Despite the prices, attracting members is unlikely to be a problem. “For many people here, saying you’re a member of the Club will be a badge of honour, regardless of how many times they’ll go,” says one local. “If nothing else, the spa and gym will be a draw. People take their wellness seriously here.” Indeed, Bamford’s most pressing concern isn’t attracting clients, but staff. Cotswold hotels, pubs, spas and restaurants are struggling to find staff just like every other hospitality business across the UK.
In addition to the slew of new private members’ clubs, the pretty villages where Carole, Elisabeth Murdoch and Julian Dunkerton (co-founder of Superdry) are often seen seem to be becoming a kind of rustic Belgravia.

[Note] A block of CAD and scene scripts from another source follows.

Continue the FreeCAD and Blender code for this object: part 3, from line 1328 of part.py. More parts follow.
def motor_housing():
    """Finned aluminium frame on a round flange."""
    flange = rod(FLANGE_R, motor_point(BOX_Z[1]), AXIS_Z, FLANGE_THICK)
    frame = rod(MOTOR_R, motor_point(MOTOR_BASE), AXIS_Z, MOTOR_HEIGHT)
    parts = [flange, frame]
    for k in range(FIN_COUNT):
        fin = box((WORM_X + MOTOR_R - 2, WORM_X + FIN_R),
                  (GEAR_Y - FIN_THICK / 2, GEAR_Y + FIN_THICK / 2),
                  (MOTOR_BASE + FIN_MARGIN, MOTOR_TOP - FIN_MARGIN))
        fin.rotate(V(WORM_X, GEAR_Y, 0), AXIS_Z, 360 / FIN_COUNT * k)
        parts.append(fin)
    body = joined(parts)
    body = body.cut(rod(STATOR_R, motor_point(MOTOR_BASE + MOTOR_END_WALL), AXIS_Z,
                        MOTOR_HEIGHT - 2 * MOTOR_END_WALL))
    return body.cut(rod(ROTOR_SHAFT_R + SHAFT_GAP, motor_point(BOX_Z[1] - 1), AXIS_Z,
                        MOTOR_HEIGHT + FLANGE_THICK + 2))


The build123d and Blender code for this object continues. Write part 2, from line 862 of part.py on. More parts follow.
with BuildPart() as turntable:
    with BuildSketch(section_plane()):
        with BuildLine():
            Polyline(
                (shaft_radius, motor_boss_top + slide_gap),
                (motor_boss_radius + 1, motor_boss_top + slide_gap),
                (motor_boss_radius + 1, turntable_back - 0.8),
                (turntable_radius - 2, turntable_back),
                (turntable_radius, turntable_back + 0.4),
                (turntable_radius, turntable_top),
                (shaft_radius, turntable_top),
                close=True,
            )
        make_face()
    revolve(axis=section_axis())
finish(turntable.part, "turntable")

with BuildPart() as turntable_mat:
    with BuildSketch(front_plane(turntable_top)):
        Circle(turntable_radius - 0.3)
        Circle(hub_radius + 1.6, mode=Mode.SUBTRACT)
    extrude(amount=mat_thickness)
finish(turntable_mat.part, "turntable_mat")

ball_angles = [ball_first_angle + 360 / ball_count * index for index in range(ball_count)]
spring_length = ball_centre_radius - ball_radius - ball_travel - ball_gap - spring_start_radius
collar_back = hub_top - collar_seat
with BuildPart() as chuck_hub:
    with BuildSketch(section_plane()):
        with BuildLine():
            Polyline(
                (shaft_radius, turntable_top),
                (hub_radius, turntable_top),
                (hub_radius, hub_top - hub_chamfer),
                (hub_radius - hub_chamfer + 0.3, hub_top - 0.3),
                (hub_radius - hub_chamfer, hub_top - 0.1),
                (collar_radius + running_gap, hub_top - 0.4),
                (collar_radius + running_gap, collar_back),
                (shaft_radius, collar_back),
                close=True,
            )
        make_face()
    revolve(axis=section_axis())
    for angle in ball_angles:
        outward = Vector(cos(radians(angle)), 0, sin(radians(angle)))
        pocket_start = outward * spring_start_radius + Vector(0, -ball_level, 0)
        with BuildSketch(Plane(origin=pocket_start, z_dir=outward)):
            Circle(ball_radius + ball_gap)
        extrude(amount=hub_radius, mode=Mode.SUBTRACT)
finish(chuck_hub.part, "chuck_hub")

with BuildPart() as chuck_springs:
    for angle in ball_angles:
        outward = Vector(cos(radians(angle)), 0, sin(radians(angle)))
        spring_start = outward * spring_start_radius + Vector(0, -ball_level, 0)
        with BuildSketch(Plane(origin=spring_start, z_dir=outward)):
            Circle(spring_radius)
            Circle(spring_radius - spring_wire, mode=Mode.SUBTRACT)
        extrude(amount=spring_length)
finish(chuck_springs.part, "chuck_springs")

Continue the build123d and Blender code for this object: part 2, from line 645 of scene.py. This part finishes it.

A number of hostelries that were once cosy, shabby and welcoming to all are now immaculate and slightly forbidding. “They might still be called pubs, but they’re almost wholly converted into dining-only restaurants. Try having a pint and a packet of crisps in them: it’s impossible,” says one local resident. “Prices are London prices. There are no farmers, no locals and not much in the way of atmosphere. Most of them are empty midweek.”
Many people who have lived in the Cotswolds for decades raise their bushy eyebrows at the glossy incomers and their mud-free Range Rovers. It’s not wealth they object to, as one 60ish stalwart pointed out. “There’s nothing new about new money in the Cotswolds. It’s an obvious destination for anyone from London who comes into a bob or two. When I was a boy, one of the best riders at Pony Club was the son of a postman who’d won the pools. Nobody minded that.”
The old-school crowd may not be delighted to find crisps off the menu at what used to be their local – but they know the back way to another authentic pub. And they know that the Cotswolds, for all its glitzy enclaves, remains a large and surprisingly diverse community. For every village that has succumbed to the perma-tanned incomers, there are dozens that remain happily off the radar of the paparazzi.
Many recent residents will have regarded Daylesford’s Christmas Fair this year as one of the season’s hottest tickets. Others will just have seen it as a bit of fun (all profits went to WellChild). The wealthiest visitors will undoubtedly have dug deep, while others walked around bemused. In the Cotswolds, it takes all sorts.